Why Patients with 5q- Syndrome Have Thrombocythemia?

Introduction. Fli1 (Friend leukemia virus integration 1) together with other transcription factors induces the megakaryocytic differentiation of MEP (megakarycytic and erythroid progenitor). Refractory anemia and thrombocythemia is typical for 5q- syndrome. We found increased mRNA level of Fli1 in mononuclear bone marrow cells of 5q- syndrome patients in comparison with healthy controls (Neuwirtova et al., Ann Hematol 2013). The reason of the elevated Fli1 in 5q- syndrome is haploinsufficiency of microRNA-145, which targets Fli1 mRNA (Kumar et al., Blood 2011). Due to haploinsufficiency of RPS14 in 5q- syndrome non-consumed ribosomal proteins cause ribosomal stress and inactivate HDM2 in erythroblasts. E3 ubiquitin ligase HDM2 regulates p53 level by p53 degradation in proteasome. Inactivated HDM2 in erythroid precursors of 5q- syndrome leads to apoptosis of erythroblasts and to anemia. Why ribosomal stress does not cause thrombocytopenia and ineffective megakaryopoiesis as well? Our previous results support significant role of Fli1 in this process. Fli1 binds to promoter of the HDM2 gene and increases its transcription (Truong et al., Oncogene 2005). The increased activity of HDM2 in megakaryocytes inspite of ribosomal stress maintains p53 regulation and its degradation in proteasome. Megakaryopoiesis remains effective. Why it is not the case in erythroid precursors? To answer this question it was necessary to detect Fli1 as the protein and to determine in which cells Fli1 is present.
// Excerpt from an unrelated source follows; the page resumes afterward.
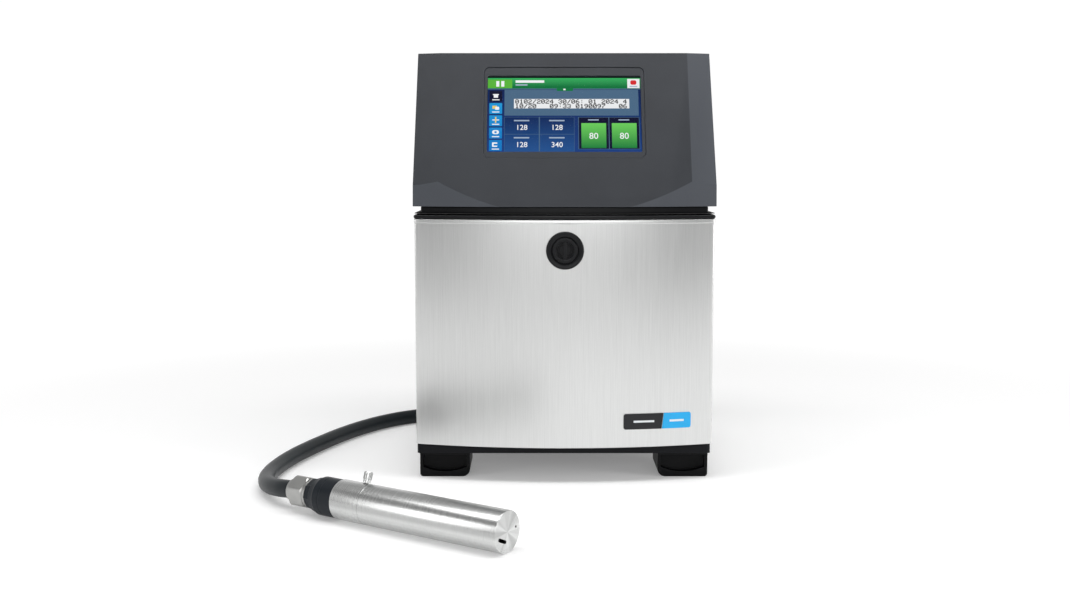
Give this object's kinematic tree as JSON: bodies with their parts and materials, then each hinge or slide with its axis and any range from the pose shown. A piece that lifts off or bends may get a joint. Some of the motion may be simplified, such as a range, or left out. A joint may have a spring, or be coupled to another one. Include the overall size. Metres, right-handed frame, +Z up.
{
  "type": "continuous inkjet date coder",
  "caption": "Continuous inkjet date coder: bowed steel cabinet door, leaning touch screen console, cylindrical print head on a hose.",
  "frame": {"origin": "centre of the cabinet's four feet, on the surface it stands on", "axes": "+X to the right seen from the front, +Y from the door to the rear panel, +Z up"},
  "size_m": [0.517, 0.8494, 0.489],
  "materials": {
    "stainless": "vertically brushed",
    "polished_steel": "fine turned and polished",
    "nickel": "satin nickel plate",
    "zinc": "bright zinc plate",
    "console_plastic": "fine textured moulding",
    "black_plastic": "satin moulding",
    "base_black": "fine textured powder coat",
    "foot_rubber": "moulded",
    "hose_rubber": "smooth extruded",
    "boot_rubber": "moulded",
    "seal_rubber": "extruded",
    "glass": "coated touch glass",
    "screen": "lit display",
    "circuit_board": "solder mask",
    "badge": "domed label, black and blue",
    "sheet_grey": "fine powder coat",
    "cast_metal": "machined",
    "brass": "turned",
    "clear_tube": "semi-clear tube",
    "tank_plastic": "natural moulding",
    "ink_plastic": "moulded",
    "makeup_plastic": "moulded",
    "switch_red": "moulded"
  },
  "bodies": {
    "cabinet": {"base_tray": "base_black", "front_feet": "foot_rubber", "rear_feet": "foot_rubber", "foot_screws": "zinc", "cabinet_shell": "stainless", "rear_panel": "stainless", "rear_screws": "zinc", "divider_shelf": "sheet_grey", "electronics_cover": "sheet_grey", "neck_plinth": "black_plastic", "console_shell": "console_plastic", "screen_bezel": "console_plastic", "touch_glass": "glass", "display_module": "screen", "console_board": "circuit_board", "door_seal": "seal_rubber", "latch_keeper": "zinc", "power_supply": "zinc", "control_board": "circuit_board", "board_standoffs": "brass", "fan_housing": "black_plastic", "fan_grille": "black_plastic", "mains_inlet": "black_plastic", "data_sockets": "nickel", "cabinet_gland": "nickel", "fluid_manifold": "black_plastic", "pump_housing": "cast_metal", "pump_cover": "cast_metal", "pump_motor": "base_black", "service_filter": "tank_plastic", "mixer_tank": "tank_plastic", "valve_bank": "black_plastic", "fluid_tubes": "clear_tube", "cartridge_holder": "black_plastic", "hinge_pins": "zinc", "gland_nut": "nickel", "head_boot": "boot_rubber", "head_chassis": "cast_metal", "nozzle_block": "cast_metal", "charge_electrode": "brass", "deflector_plates": "polished_steel", "ink_gutter": "cast_metal", "umbilical_lead": "hose_rubber", "umbilical_run": "hose_rubber", "umbilical_coil": "hose_rubber"},
    "door": {"door_skin": "stainless", "door_trim": "black_plastic", "door_panel": "black_plastic", "latch_housing": "black_plastic", "door_badge": "badge"},
    "latch": {"latch_knob": "black_plastic", "latch_cam": "zinc"},
    "barrel": {"barrel_cover": "polished_steel"},
    "barrel_screw": {"thumb_screw": "polished_steel"},
    "fan": {"fan_rotor": "black_plastic"},
    "rocker": {"rocker_switch": "switch_red"},
    "drive_gear": {"pump_drive_gear": "polished_steel"},
    "driven_gear": {"pump_driven_gear": "polished_steel"},
    "ink": {"ink_cartridge": "ink_plastic"},
    "makeup": {"makeup_cartridge": "makeup_plastic"}
  },
  "joints": [
    {"name": "door_swing", "type": "hinge", "parent": "cabinet", "child": "door", "pos_m": [0, -0.136, 0.043], "axis": [1, 0, 0], "range_deg": [0, 80]},
    {"name": "latch_turn", "type": "hinge", "parent": "door", "child": "latch", "pos_m": [0, -0.15, 0.2658], "axis": [0, -1, 0], "range_deg": [0, 90]},
    {"name": "barrel_slide", "type": "slide", "parent": "cabinet", "child": "barrel", "axis": [0.8339, -0.5519, 0], "range_m": [0, 0.2]},
    {"name": "screw_turn", "type": "hinge", "parent": "barrel", "child": "barrel_screw", "pos_m": [-0.20471, -0.3132, 0.03944], "axis": [0.1888, 0.2852, 0.9397], "continuous": true},
    {"name": "fan_spin", "type": "hinge", "parent": "cabinet", "child": "fan", "pos_m": [0.108, 0.12, 0.254], "axis": [0, 1, 0], "continuous": true},
    {"name": "rocker_tilt", "type": "hinge", "parent": "cabinet", "child": "rocker", "pos_m": [-0.122, 0.137, 0.272], "axis": [1, 0, 0], "range_deg": [0, 20]},
    {"name": "pump_turn", "type": "hinge", "parent": "cabinet", "child": "drive_gear", "pos_m": [0.068, -0.014, 0.075], "axis": [0, 0, 1], "continuous": true},
    {"name": "pump_follow", "type": "hinge", "parent": "cabinet", "child": "driven_gear", "pos_m": [0.0922, -0.014, 0.075], "axis": [0, 0, 1], "continuous": true},
    {"name": "ink_lift", "type": "slide", "parent": "cabinet", "child": "ink", "axis": [0, 0, 1], "range_m": [0, 0.03]},
    {"name": "makeup_lift", "type": "slide", "parent": "cabinet", "child": "makeup", "axis": [0, 0, 1], "range_m": [0, 0.03]}
  ],
  "couplings": [
    {"joint": "pump_follow", "follows": "pump_turn", "ratio": -1}
  ]
}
Material and Methods. Twenty-three control representative bone marrow trephine biopsies of patients from controls (8 negative staging biopsies in lymphoma) and of patients with various hematological diagnoses (7 MDS with normal chromosome 5, 4 MPN, 3 AML and 1 RARS-T) and from 15 patients with 5q- syndrome were examined. In 13 patients with 5q- syndrome, samples taken before and 6 months after lenalidomide (Revlimid) therapy were available. The expression of Fli1 protein was investigated by immunohistochemistry (IHC). Expression of Fli1 on erythroid precursors was studied by double staining IHC procedure utilizing antibodies against Fli1 and either glycophorin A or E-cadherin known as reliable markers for erythroid precursors.
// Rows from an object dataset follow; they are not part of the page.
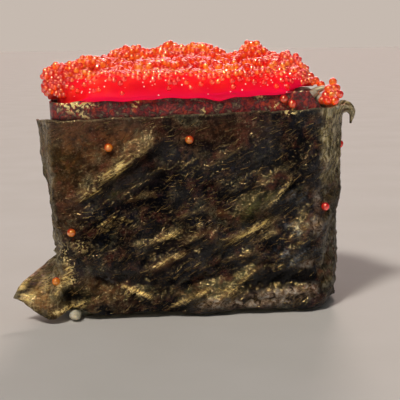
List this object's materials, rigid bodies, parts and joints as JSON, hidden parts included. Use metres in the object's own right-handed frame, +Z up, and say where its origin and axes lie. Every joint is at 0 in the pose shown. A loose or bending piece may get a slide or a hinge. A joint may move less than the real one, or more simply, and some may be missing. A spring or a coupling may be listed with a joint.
{
  "type": "gunkan sushi",
  "caption": "Boat-shaped sushi: a block of pressed rice wound in a strip of nori, with a heap of flying fish roe on top.",
  "frame": {"origin": "middle of the rice's flat foot, on the surface that the sushi stands on", "axes": "+X along the long side, to the right when the front is faced; +Z up; the front, with the outer ply of nori and its free end, faces -Y"},
  "size_m": [0.0593, 0.0297, 0.0463],
  "materials": {
    "nori": "damp, semi-gloss",
    "rice": "moist, slightly translucent",
    "roe": "wet gloss"
  },
  "bodies": {
    "root": {"nori": "nori", "rice": "rice", "roe": "roe"}
  },
  "joints": []
}
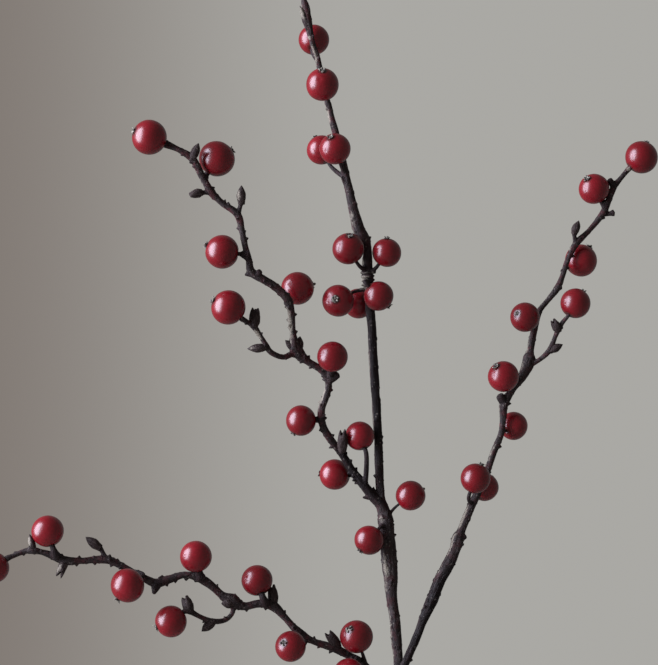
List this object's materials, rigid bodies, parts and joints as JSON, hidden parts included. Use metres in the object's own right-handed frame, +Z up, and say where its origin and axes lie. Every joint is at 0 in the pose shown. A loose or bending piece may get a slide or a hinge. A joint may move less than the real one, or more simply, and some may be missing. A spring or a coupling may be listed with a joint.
{
  "type": "winterberry branches in a vase",
  "caption": "Bare winterberry branches with red berries, standing in a small round pottery vase with a narrow neck.",
  "frame": {"origin": "middle of the vase's flat foot, on the surface it stands on", "axes": "+Z up along the vase and the centre stem; the arrangement faces -Y; +X to the right as seen from the front"},
  "size_m": [0.2181, 0.096, 0.4247],
  "materials": {
    "clay": "matt stoneware, warm grey, lightly speckled",
    "bark": "dark purple-brown bark with pale patches and small bumps",
    "berry_skin": "deep red waxy skin with a soft shine and a dark calyx"
  },
  "bodies": {
    "root": {"vase": "clay", "centre_branch": "bark", "right_branch": "bark", "low_branch": "bark", "centre_berry_01": "berry_skin", "centre_berry_02": "berry_skin", "centre_berry_03": "berry_skin", "centre_berry_04": "berry_skin", "centre_berry_05": "berry_skin", "centre_berry_06": "berry_skin", "centre_berry_07": "berry_skin", "centre_berry_08": "berry_skin", "centre_berry_09": "berry_skin", "centre_berry_10": "berry_skin", "centre_berry_11": "berry_skin", "centre_berry_12": "berry_skin", "centre_berry_13": "berry_skin", "centre_berry_14": "berry_skin", "limb_berry_01": "berry_skin", "limb_berry_02": "berry_skin", "limb_berry_03": "berry_skin", "limb_berry_04": "berry_skin", "limb_berry_05": "berry_skin", "limb_berry_06": "berry_skin", "limb_berry_07": "berry_skin", "limb_berry_08": "berry_skin", "limb_berry_09": "berry_skin", "right_berry_01": "berry_skin", "right_berry_02": "berry_skin", "right_berry_03": "berry_skin", "right_berry_04": "berry_skin", "right_berry_05": "berry_skin", "right_berry_06": "berry_skin", "right_berry_07": "berry_skin", "right_berry_08": "berry_skin", "right_berry_09": "berry_skin", "low_berry_01": "berry_skin", "low_berry_02": "berry_skin", "low_berry_03": "berry_skin", "low_berry_04": "berry_skin", "low_berry_05": "berry_skin", "low_berry_06": "berry_skin", "low_berry_07": "berry_skin", "low_berry_08": "berry_skin", "low_berry_09": "berry_skin"}
  },
  "joints": []
}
Results. Nuclear expression of Fli1 was demonstrated in normal as well as in dysplastic megakaryocytes, in most cells of granulocytic series and lymphocytes. No staining for Fli1 was seen in erythroblasts and proerythroblasts visualized by expression of either glycophorin A or E-cadherin both in 5q- syndrome and controls. There were no significant differences in Fli1 expression between samples taken before and after lenalidomide treatment.The used IHC technique does not permit quantitative analysis of Fli1 protein levels. This fact could explain why we did not find any difference in Fli1 protein labeling in megakaryocytes before and after lenalidomide treatment while Fli1 mRNA level was decreased in majority of 5q- syndrome patients after six months of this therapy.

Conclusion. Fli1 expression was found in normal as well as in dysplastic megakaryocytes. However, no Fli1 positivity was found in erythroid precursors in both 5q- syndrome and controls. Negativity of Fli1 expression in erythroid precursors in 5q- syndrome support our hypothesis of protective role of Fli1 against apoptosis under ribosomal stress in megakaryocytes in contrast to erythroblasts lacking Fli1. This protective role of Fli1 in megakaryocytes consists in Fli1 potentiation of expression of the E3 ubiquitine ligase HDM2 (Truong et al., Oncogene 2005). The presence of increased Fli1 in megakaryocytes helps to explain effective megakaryopoiesis in 5q- syndrome and is the answer to the question in the title of our abstract.

Supported by Ministry of Health, Czech Republic-conceptual development of research organization Institute of Hematology and Blood Transfusion 00023736, RVO-VFN64165 and PRVOUK P-27/LF1/2.